From AP News “In the Kherson region, which is covered by the martial law order, Ukrainian forces have rolled back Russian positions on the west bank of the Dnieper River. By pulling civilians out of the region’s main city, which backs onto the river, and fortifying positions there, Russian forces appear to be hoping that the wide, deep waters will serve as natural barrier against the Ukrainian advance.”

It seems the evacuation is speeding up to the point where “It looks more like a panic rather than an organized evacuation. People are buying the last remaining groceries in grocery shops and are running to the Kherson river port, where thousands of people are already waiting,” according to an AP source who is a resident.

What I don’t quite follow is the idea of the river slowing the advance of the UA. The UA is not attacking across the river. At least, not yet. The river is a barrier to the retreat of the Russians. I feel for the residents who don’t want to flee but may end up as human shields or innocents caught in the crossfire. I guess the best scenario might be cutting off Kherson completely from resupply and convincing the remaining Russians to surrender. Otherwise, its going to be a long, bloody battle in an urban environment.

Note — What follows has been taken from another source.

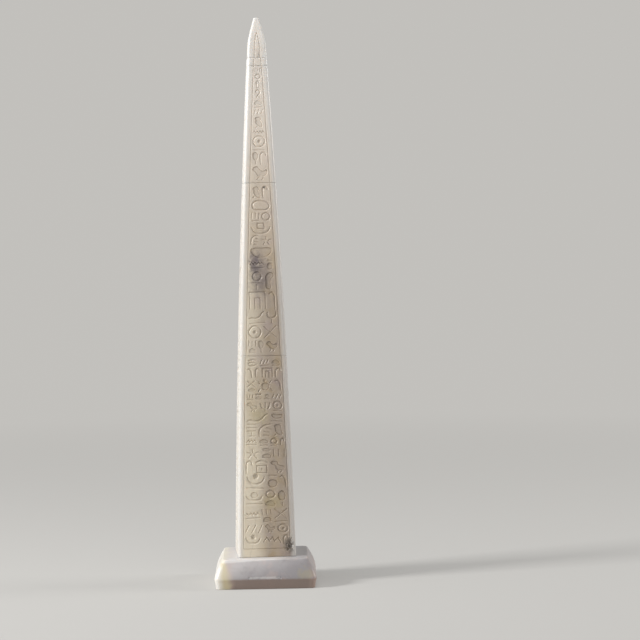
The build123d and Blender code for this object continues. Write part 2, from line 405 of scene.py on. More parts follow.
def alabaster(name, carved):
    """Egyptian alabaster, sawn and smoothed by rubbing: cloudy honey and grey-pink bands under a
    soft sheen, paler to the top and along the polished arrises, painted light up the left and on
    the left face, painted shade to the right, and faint dusting with painted shade in the carving."""
    colours = bpy.context.scene.obelisk_colours
    paint, add, place, (x, y, z), noises = start_stone(
        name, settings().turn, (26, 3, 0.5, 0.3), (6, 4, 0.6, 0.3), (15, 2, 0.5, 0.3),
        (17, 3, 0.6, 1), (1.5, 3, 0.6, 1), (4, 5, 0.7, 1),
    )
    clouds, streaks, folds, patches, specks, ragged = noises
    # Veins lie where a slow noise passes its middle value, along thin, wandering lines
    off = add("Math", {0: folds, 1: 0.5}, operation="SUBTRACT")
    vein = add("Math", {0: off}, operation="ABSOLUTE")
    # Clouds broken up by streaks, the grain's height, and a warm, pale band of painted light, as
    # if lit from the left and glowing through, from the front left arris inwards and back, its
    # edge wandering by some 10 mm
    mixed, height, across = (
        add("Math", {0: value, 1: share, 2: rest}, operation="MULTIPLY_ADD")
        for value, share, rest in ((streaks, 0.5, clouds), (streaks, 0.8, specks), (y, 0.4, x))
    )
    across = add("Math", {0: clouds, 1: 36 * MM, 2: across}, operation="MULTIPLY_ADD")
    # Distance in from the nearest arris; paler outside the frame lines, and painted light on the
    # left face
    sides = [add("Math", {0: axis}, operation="ABSOLUTE") for axis in (x, y)]
    wide, narrow = (
        add("Math", {0: sides[0], 1: sides[1]}, operation=kind) for kind in ("MAXIMUM", "MINIMUM")
    )
    inward = add("Math", {0: wide, 1: narrow}, operation="SUBTRACT")
    painted_light_left = add("Math", {0: x, 1: wide}, operation="ADD")
    tint = lay_tones(
        add,
        (*colours.cool, 1),
        (mixed, 0.6, 0.9, 1.0, colours.warm),
        (patches, 0.52, 0.68, 0.4, colours.honey),
        (patches, 0.46, 0.32, 0.4, colours.blush),
        # Painted light up the left of the shaft
        (across, 14 * MM, -12 * MM, 0.85, colours.painted_light_cream),
        (z, 230 * MM, 420 * MM, 0.85, colours.pale),
        (vein, 0.035, 0.0, 0.16, colours.vein),
        (specks, 0.56, 0.76, 0.12, colours.vein),
        # Painted shade: greyer to the right, away from the light from the left
        (x, 8 * MM, 22 * MM, 0.4, colours.cool),
        (inward, 6.5 * MM, 1.5 * MM, 0.8, colours.margin),
        # Painted shade to the right
        (x, 8 * MM, 22 * MM, 0.16, colours.grey_and_painted_shade),
        # Painted light: the left face and its arris whitened
        (painted_light_left, 3 * MM, 0.5 * MM, 0.65, colours.margin),
        (z, 340 * MM, 460 * MM, 0.35, colours.pale_and_painted_light),
    )
    roughness = add("MapRange", {0: inward, 1: 1 * MM, 2: 6 * MM, 3: 0.28, 4: 0.44})

    if carved:
        # A violet cloud and a dark grain on the front, darker stone over the chips at its foot,
        # and two greenish patches
        tint = lay_spots(
            add, tint, place, ragged,
            ((-1.5, -18, 273), (14, 16, 30), 0.4, colours.stain),
            ((-6.0, -18, 283), (7, 12, 17), 0.6, colours.stain),
            ((-1.5, -18, 268), (6, 12, 10), 0.25, colours.stain),
            ((3.4, -15, 350.4), (1.7, 3, 1.8), 0.85, colours.dark_grain_and_chip),
            ((19, -25, 35), (6.5, 7, 10), 0.7, colours.dark_grain_and_chip),
            ((-4, -20, 150), (14, 9, 12), 0.35, colours.moss),
            ((6, -22, 74), (15, 9, 11), 0.35, colours.moss),
        )
        # Dust and painted shade, darker with depth, in what is cut deeper than the face; the
        # face's arc is near enough a parabola
        arc_reach, arc_level, arc_radius = shaft_arc()
        fall = add("Math", {0: z, 1: arc_level}, operation="SUBTRACT")
        fall = add("Math", {0: fall, 1: 2.0}, operation="POWER")
        face = add("Math", {0: fall, 1: -0.5 / arc_radius, 2: arc_reach}, operation="MULTIPLY_ADD")
        depth = add("Math", {0: face, 1: wide}, operation="SUBTRACT")
        tint = lay_tones(add, tint, (depth, 0.1 * MM, 0.9 * MM, 0.1, colours.dust_and_shade))

    finish_stone(add, tint, roughness, height, 0.14 * MM)
    return paint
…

Even if true, the tactical value is questionable. the rifle would only have a ~30-round magazine, which you’d run dry pretty quickly trying to hit something from any decent altitude. So unless you’re shooting at something that’s relatively close to your launch point, you’d have a long flight, a short time firing rounds, and a long return flight to swap the magazine and batteries. If you want to add more rounds, you’ll need belt-feed with a heavy box full of ammo - at which point your drone starts to be something you can’t schlep around by hand.

Lots of news about drones lately. What I haven’t heard about since the beginning of the war is how successful or unsuccessful the thousand or so Switchblade 300s we sent them were. Anyone hear anything?

Doom and gloom about Kherson on Russian state TV:

The Russian commander talked about concerns that the Ukrainians would use chemical weapons or would destroy the Nova Kakhovka dam, which could cause catastrophic flooding to the city of Kherson. I think the chances of Ukraine doing these things are close to zero, but I wouldn’t say the same about the Russians.

Yes. I think the projection is pretty clear here. The chance of Russia blowing dams and/or using chemical weapons just went up.

Host Olga Skabeeva bitterly questions why Russia was so wrong in the beginning, believing that Zelensky would run & NATO wouldn’t help.

Because, Dear Olga, your government made two big mistakes:

  1. They listened to their own propaganda
  2. They really did believe that the Ukrainians were as venal and corrupt as the Russians.

This might have been the killer and it is nothing unique to the Russians, sadly enough. The Bush administration (or at least important segments thereof) went all in on snake-in-the-grass Ahmed Chalabi during the WMD debacle in Iraq only to end up with egg on their faces.

I think to some degree the Russians really believed Ukrainian resistance would crumble because at the end of the day a large segment of Ukraine’s population would welcome a Russian takeover and the return of corrupt old Viktor Yanukovych. Ground-level intelligence was hinting otherwise, but that wasn’t making it up the chain. Just like the cynical career CIA analysts that distrusted Chalabi’s many claims and promises were ignored.

You’re only as smart as the information provided, but ALSO only as smart as you parse and utilize that information correctly.

The thing that kind of makes me crazy is: they’d been fighting a low-level war with Ukraine for eight years. I hadn’t seen any real movement in Ukraine to negotiate a settlement to that war. If that doesn’t make an obvious enough indication that they don’t want to be governed by Putin, I don’t know what intelligence he would believe.

That was just the filthy Neo-Nazi government! The people, the mighty proletariat, were surely in solidarity with their Russian brethren in opposing that dumb comedian’s regime. Remove him and all would by Russian honey cakes and flavored vodka!

The video quality is better at the source.

Seems real to me. Similar drones have been rigged up to carry a bomb rack of several large mortar bombs, so the weight of a gun seems feasible. Whether it’s actually effective at shooting things without losing control is another matter. In the video of drone vs drone combat I posted previously, the Ukrainian drone sneaked up behind the Russian drone and struck it. Something like a shotgun might work, with the area effect of its scattered pellets, delivered in a single shot.

Here’s the sound of Iranian drones in the Ukrainian sky:

https://twitter.com/PaulSzoldra/status/1582863719905734657

It makes me think of the German V-1 “doodlebug” missiles launched at England and the French and Dutch coasts in 1944-45. The terrifying part was when the engine sound stopped, as that would mean the missile was now falling to earth.

It also sounds like the Stuka dive-bombers:

The deputy head of the collaborationist administration in Kherson reads nutty poetry. It turns out the poem is partially plagiarised from a poem that a Ukrainian poet wrote in 1967 when he was seventeen, although this interpretation does not appear to be satirical. It was presumably recorded before the same guy appeared on TV yesterday telling people to evacuate Kherson.